Is violence the only tool we have to bring about change?  Whoever said “who wants peace, prepares for war” was wrong in this case.  Violence is not the answer to the root causes and triggers of instability in Africa. Nonviolence still stands in the forefront as a means of bringing about true peace.  While the root causes of violence in Africa vary, it is unquestionable that small arms are a major challenge to security.  The United Nations Security Council’s report on small arms, S/2008/258 , expresses it well by saying that “[T]he dividing lines between underdevelopment, instability, fragility, crisis, conflict and war are increasingly blurred; the small arms issue is therefore intertwined with the security, development, and human rights preconditions for sustainable peace. Present-day conflict prevention, conflict resolution, and peacebuilding require multidimensional interventions.”

In fact, more than ever before, strong measures and appropriate attention must be given to this issue .  The United Nation’s General Assembly resolution (A/C.1/63/L.39*) on the arms trade treaty aims to establish common international standards for the import, export and transfer of conventional arms.  It states that the absence of these standards is “one of the contributory factors to conflict, the displacement of people, crime and terrorism, thereby undermining peace, reconciliation, safety, security, stability and sustainable social and economic development.”  In addition to finding a solution to the proliferation of small arms, manufacturers and traders of small weapons should bear partial responsibility for the abuses and crimes that are committed as a consequence of use of these arms.

Among nations that are culpable, let us single out the United States, as Africa Faith and Justice Network’s mission is to advocate for just and fair U.S.-Africa relations.  The same way U.S military policies in Africa have promoted dictatorship rather than democracy, the presence of American made weapons on the African continent has hurt the African people more than it has helped.  The U.S. is aware that some of their legally transferred weapons contribute to feeding the illegal arms market.  It was U.S. made weapons that supported the rebel groups RENAMO in Mozambique, UNITA in Angola, RPF in Rwanda and CNDP in the Democratic Republic of the Congo (DRC).  In the UN experts’ report on the crisis in the DRC, S/2008/773 , paragraph 28 connects the origin of military uniforms shipment destined to the rebel group CNDP from the United States in these terms: “In October 2008, Rwandan security services seized a shipment of uniforms destined for CNDP at Kanombe airport in Kigali. … The shipment reportedly originated in Boston, Massachusetts, United States.”  Although this shipment contained uniquely military uniforms, it does not rule out the possibility that weapons were shipped from the U.S destined to CNDP.

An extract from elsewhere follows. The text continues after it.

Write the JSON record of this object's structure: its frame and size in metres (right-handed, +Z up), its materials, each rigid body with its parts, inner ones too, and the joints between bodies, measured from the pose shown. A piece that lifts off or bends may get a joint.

Political instability in Africa continues to create more demand for small arms.  Manufacturers of weapons know best the link between politics and weapons markets and are therefore often linked to these political instabilities to take advantage of the weapons business it creates.  For example, former Congresswoman Ms. Cynthia McKinney of Georgia, in her opening remarks before the Subcommittee on International Operations and Human Rights of the Committee on  International Relations of the US House of Representatives on May 17th, 2001, stated  that “ [W]hat we do know is that the U.S. Special Forces and U.S funded private military companies have been arming and training Rwandan and Ugandan troops to deadly effect.  I think it is appalling that the U.S. taxpayer should be directly assisting the military efforts of Rwanda and Uganda, the aggressors in this tragic conflict and who are confirmed by Amnesty International and Human Rights Watch as the authors of terrible atrocities against Congolese civilians.  Our efforts in Africa have amounted to nothing more than bankrolling belligerent and mass murders.” War creates a demand for weapons.  This is why manufacturers and traders are opposed to international standards for small arms trade.

In addition to the illegal arms sales network, there is a link between the legal and the illegal trade that consists of illegally selling legally obtained arms.  This is the core of the problem of small arms proliferation which violators are not interested in solving.  As of September 26, 2008, the United States of America, France, Russia, and permanent members of the UN Security Council had not signed the protocol against the illicit Manufacturing of and Trafficking in Firearms, Their Parts and Components and Ammunition, a supplement to the United Nations convention against Transnational Organized Crimes.

Africa Faith and Justice Network, in its advocacy effort to the US government for peace and stability in Africa, calls upon President Obama’s administration to take a leadership role on this long overdue issue.  We recommend that the U.S. signs the international Arms Trade Treaty by the United Nations, passes legislation to hold violators accountable, and reforms its arms production and export policy.  Such legislation should include ways to track down U.S. weapons wherever they are used to prevent illegal arms trade from the U.S. to Africa and elsewhere.